> [Collected material]:
######

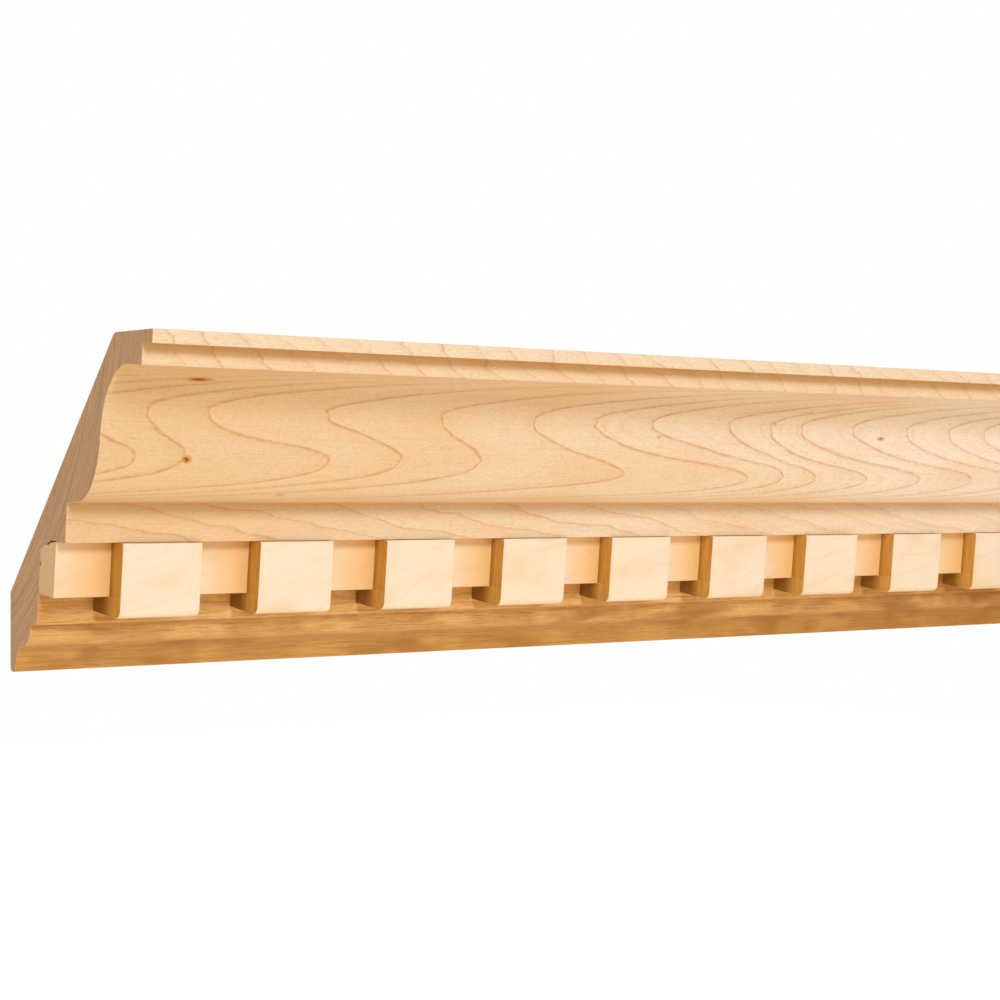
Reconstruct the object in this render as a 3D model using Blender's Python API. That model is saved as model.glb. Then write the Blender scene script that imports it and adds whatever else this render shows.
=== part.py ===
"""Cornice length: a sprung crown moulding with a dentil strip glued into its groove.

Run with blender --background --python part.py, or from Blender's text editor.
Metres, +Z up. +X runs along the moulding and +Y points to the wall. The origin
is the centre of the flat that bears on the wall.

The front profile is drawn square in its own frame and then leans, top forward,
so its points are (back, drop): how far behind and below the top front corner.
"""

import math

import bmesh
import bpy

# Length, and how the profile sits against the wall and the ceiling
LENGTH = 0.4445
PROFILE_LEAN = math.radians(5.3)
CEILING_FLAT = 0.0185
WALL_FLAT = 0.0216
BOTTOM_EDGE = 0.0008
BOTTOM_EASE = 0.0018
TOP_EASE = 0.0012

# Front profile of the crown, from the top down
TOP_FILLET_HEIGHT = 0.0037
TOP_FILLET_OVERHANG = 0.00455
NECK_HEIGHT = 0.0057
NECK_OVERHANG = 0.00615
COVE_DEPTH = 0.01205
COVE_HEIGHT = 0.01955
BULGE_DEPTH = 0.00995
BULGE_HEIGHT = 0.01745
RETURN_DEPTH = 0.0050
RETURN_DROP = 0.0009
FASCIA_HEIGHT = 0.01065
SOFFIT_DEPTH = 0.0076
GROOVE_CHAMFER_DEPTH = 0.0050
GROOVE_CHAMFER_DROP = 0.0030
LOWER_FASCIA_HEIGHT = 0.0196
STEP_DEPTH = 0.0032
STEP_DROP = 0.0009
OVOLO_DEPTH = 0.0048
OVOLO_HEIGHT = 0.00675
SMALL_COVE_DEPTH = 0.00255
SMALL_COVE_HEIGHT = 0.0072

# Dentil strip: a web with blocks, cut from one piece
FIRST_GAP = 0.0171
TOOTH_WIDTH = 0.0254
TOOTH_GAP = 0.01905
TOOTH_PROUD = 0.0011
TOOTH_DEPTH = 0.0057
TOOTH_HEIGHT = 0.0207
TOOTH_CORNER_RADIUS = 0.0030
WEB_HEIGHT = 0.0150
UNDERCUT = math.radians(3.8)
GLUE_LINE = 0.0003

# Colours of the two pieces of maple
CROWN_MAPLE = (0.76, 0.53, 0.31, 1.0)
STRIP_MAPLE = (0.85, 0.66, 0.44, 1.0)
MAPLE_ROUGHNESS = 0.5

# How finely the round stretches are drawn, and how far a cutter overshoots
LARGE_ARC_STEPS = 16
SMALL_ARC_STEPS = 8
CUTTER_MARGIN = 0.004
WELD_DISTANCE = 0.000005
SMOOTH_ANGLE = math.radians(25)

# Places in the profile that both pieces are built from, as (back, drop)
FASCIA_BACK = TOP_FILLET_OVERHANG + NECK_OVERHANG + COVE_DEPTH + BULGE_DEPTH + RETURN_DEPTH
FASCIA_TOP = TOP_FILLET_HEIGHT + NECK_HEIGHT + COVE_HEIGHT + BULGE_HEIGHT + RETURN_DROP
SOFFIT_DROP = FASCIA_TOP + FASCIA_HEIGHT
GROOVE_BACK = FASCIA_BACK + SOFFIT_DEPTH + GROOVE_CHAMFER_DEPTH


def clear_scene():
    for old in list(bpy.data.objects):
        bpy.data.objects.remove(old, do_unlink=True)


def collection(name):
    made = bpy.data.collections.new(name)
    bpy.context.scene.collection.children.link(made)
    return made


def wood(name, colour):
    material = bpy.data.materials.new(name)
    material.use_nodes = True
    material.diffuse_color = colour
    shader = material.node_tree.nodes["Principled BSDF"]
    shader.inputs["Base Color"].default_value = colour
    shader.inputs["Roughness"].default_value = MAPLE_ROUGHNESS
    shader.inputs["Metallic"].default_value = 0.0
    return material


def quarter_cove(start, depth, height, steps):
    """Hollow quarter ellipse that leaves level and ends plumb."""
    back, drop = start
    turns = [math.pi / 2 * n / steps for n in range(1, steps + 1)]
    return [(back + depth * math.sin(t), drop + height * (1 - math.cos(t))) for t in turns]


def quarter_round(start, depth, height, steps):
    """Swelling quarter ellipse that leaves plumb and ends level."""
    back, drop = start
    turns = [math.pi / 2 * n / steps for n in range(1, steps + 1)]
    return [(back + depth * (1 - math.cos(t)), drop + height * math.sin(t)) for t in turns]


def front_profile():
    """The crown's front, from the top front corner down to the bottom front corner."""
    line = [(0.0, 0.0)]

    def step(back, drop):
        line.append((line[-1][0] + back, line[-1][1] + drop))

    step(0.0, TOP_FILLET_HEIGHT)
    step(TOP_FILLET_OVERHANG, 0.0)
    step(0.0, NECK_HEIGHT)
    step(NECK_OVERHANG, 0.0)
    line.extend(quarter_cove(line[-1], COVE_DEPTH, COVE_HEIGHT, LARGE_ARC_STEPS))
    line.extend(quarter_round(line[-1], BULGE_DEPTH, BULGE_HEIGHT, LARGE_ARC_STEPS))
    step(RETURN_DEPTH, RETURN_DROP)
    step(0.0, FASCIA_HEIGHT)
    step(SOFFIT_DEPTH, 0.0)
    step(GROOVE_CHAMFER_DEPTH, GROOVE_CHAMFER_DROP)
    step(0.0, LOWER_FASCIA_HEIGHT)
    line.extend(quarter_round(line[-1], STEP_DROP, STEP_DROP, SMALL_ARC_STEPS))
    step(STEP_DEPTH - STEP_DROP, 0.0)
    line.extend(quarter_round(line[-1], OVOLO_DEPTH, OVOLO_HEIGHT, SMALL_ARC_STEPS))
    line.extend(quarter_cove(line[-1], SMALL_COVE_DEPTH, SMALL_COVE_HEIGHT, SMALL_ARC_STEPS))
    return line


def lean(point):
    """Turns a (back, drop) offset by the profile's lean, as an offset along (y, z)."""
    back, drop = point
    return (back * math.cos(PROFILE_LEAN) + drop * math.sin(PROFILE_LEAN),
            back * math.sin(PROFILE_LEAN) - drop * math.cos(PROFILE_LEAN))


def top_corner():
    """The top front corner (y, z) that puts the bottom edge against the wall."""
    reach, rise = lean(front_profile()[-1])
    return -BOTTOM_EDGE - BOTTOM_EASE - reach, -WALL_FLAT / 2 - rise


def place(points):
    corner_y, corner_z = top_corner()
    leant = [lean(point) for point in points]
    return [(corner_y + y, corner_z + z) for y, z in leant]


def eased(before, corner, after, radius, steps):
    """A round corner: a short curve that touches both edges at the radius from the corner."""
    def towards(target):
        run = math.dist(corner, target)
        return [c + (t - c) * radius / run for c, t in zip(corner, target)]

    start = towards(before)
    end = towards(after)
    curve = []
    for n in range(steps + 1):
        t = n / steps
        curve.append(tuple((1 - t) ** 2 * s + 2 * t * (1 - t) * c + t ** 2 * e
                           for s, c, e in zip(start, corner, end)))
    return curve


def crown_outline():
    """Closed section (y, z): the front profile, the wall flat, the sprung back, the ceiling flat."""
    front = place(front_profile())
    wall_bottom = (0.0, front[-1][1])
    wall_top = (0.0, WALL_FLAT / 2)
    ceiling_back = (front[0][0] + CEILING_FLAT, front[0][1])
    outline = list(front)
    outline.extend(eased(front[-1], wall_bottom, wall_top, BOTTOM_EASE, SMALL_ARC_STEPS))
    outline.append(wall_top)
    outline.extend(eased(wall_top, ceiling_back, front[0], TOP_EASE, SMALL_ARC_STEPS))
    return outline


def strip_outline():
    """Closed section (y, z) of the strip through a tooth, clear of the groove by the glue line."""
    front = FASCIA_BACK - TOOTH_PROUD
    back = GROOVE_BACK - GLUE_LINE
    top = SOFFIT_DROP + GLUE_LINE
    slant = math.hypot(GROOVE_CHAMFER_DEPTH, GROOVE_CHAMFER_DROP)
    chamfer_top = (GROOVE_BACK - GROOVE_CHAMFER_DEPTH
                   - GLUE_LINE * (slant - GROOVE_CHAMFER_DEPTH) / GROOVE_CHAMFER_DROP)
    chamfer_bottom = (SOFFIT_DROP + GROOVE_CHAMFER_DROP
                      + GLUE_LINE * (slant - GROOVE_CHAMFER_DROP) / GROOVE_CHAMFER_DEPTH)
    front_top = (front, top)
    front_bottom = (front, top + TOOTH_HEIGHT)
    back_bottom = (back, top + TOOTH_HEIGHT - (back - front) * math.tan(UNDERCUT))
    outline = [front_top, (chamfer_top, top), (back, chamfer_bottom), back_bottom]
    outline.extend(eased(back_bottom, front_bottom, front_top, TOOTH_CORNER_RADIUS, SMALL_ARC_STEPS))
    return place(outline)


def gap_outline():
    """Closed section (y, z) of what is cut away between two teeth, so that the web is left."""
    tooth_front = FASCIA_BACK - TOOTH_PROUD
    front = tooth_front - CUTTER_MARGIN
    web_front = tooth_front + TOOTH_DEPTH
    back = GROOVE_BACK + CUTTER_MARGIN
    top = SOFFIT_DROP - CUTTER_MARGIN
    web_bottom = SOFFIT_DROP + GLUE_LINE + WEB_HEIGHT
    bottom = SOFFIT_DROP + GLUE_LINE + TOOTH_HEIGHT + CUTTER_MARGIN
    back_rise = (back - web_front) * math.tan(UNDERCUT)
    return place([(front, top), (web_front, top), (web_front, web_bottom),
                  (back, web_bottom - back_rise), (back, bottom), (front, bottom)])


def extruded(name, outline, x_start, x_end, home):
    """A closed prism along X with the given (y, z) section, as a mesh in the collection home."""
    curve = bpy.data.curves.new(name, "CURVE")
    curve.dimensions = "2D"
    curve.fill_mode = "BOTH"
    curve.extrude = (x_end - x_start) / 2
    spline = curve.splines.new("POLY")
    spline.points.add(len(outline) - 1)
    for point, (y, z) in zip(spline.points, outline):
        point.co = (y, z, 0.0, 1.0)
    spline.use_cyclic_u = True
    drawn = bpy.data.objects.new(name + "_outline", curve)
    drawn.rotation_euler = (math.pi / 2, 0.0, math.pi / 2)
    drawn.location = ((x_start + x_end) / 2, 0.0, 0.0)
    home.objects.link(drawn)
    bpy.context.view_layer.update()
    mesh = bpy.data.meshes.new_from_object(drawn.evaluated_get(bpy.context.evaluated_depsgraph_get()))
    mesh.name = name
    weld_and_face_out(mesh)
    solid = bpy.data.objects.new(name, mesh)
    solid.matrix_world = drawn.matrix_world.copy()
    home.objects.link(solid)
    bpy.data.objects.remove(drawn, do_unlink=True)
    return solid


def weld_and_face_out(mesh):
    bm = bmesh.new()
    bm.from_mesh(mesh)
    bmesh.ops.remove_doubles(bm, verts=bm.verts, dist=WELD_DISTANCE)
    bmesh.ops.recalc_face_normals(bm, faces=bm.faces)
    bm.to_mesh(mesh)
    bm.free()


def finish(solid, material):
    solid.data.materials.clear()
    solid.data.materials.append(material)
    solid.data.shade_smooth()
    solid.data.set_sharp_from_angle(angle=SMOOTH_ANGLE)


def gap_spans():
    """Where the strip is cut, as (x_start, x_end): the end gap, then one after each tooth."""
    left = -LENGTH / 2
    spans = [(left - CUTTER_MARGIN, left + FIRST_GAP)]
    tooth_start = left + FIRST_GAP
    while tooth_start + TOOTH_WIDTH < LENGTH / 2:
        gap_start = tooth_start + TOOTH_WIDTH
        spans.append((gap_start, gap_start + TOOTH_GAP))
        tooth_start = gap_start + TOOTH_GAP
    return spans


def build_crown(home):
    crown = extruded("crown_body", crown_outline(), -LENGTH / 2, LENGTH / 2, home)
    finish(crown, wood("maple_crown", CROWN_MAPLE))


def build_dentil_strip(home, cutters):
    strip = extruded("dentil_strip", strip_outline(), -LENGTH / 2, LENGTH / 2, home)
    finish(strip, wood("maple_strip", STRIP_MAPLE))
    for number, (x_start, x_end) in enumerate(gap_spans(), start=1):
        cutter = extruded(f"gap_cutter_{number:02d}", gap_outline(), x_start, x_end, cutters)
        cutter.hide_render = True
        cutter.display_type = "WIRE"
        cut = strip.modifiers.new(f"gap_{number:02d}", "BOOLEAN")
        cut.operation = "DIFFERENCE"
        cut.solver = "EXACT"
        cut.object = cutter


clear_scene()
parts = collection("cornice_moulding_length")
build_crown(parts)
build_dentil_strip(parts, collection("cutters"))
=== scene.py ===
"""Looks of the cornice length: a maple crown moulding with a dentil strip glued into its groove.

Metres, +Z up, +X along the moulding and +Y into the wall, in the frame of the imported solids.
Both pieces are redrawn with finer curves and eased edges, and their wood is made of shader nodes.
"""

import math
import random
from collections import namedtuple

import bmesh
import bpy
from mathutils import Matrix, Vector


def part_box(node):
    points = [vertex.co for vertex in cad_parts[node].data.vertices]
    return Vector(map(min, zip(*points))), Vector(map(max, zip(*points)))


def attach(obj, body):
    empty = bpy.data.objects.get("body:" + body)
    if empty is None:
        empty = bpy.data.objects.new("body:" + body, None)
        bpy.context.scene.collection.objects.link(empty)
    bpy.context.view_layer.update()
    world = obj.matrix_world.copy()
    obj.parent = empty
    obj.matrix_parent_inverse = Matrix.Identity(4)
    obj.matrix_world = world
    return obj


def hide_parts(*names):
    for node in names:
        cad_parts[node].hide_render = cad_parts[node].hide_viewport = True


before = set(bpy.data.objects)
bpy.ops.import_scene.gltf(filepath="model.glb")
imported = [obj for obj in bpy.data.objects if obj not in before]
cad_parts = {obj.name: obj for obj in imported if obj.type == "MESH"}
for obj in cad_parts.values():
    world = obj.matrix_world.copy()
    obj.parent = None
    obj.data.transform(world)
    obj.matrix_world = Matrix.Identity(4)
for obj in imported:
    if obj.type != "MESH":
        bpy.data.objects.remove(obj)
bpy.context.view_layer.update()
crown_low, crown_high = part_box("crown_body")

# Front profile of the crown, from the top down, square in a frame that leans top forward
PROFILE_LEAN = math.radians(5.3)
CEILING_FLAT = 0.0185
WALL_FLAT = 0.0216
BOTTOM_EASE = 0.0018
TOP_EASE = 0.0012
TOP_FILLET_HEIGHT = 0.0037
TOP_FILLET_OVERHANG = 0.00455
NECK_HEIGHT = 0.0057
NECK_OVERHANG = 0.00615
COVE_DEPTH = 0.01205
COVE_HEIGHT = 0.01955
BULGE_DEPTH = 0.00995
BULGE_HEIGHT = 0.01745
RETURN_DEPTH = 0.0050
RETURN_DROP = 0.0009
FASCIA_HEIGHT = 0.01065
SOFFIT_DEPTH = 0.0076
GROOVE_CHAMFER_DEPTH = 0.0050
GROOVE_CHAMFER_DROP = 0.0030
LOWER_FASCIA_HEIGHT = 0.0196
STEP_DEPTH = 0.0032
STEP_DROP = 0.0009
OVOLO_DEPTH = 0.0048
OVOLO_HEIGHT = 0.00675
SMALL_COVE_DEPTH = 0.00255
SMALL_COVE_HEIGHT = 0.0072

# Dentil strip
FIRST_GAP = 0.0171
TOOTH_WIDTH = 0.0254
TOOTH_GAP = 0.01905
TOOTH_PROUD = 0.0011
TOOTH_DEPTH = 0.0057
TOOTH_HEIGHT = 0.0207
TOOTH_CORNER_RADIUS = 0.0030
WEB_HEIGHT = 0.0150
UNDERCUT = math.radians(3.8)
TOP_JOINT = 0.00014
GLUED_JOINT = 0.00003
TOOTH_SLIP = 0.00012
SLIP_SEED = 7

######

> [Request]: Both the line with "tooth_start = gap_start + TOOTH_GAP" and the line with "points = [vertex.co" belong in the answer; write them out exactly, with every line between.

> [Full output]:
        tooth_start = gap_start + TOOTH_GAP
    return spans


def build_crown(home):
    crown = extruded("crown_body", crown_outline(), -LENGTH / 2, LENGTH / 2, home)
    finish(crown, wood("maple_crown", CROWN_MAPLE))


def build_dentil_strip(home, cutters):
    strip = extruded("dentil_strip", strip_outline(), -LENGTH / 2, LENGTH / 2, home)
    finish(strip, wood("maple_strip", STRIP_MAPLE))
    for number, (x_start, x_end) in enumerate(gap_spans(), start=1):
        cutter = extruded(f"gap_cutter_{number:02d}", gap_outline(), x_start, x_end, cutters)
        cutter.hide_render = True
        cutter.display_type = "WIRE"
        cut = strip.modifiers.new(f"gap_{number:02d}", "BOOLEAN")
        cut.operation = "DIFFERENCE"
        cut.solver = "EXACT"
        cut.object = cutter


clear_scene()
parts = collection("cornice_moulding_length")
build_crown(parts)
build_dentil_strip(parts, collection("cutters"))
=== scene.py ===
"""Looks of the cornice length: a maple crown moulding with a dentil strip glued into its groove.

Metres, +Z up, +X along the moulding and +Y into the wall, in the frame of the imported solids.
Both pieces are redrawn with finer curves and eased edges, and their wood is made of shader nodes.
"""

import math
import random
from collections import namedtuple

import bmesh
import bpy
from mathutils import Matrix, Vector


def part_box(node):
    points = [vertex.co for vertex in cad_parts[node].data.vertices]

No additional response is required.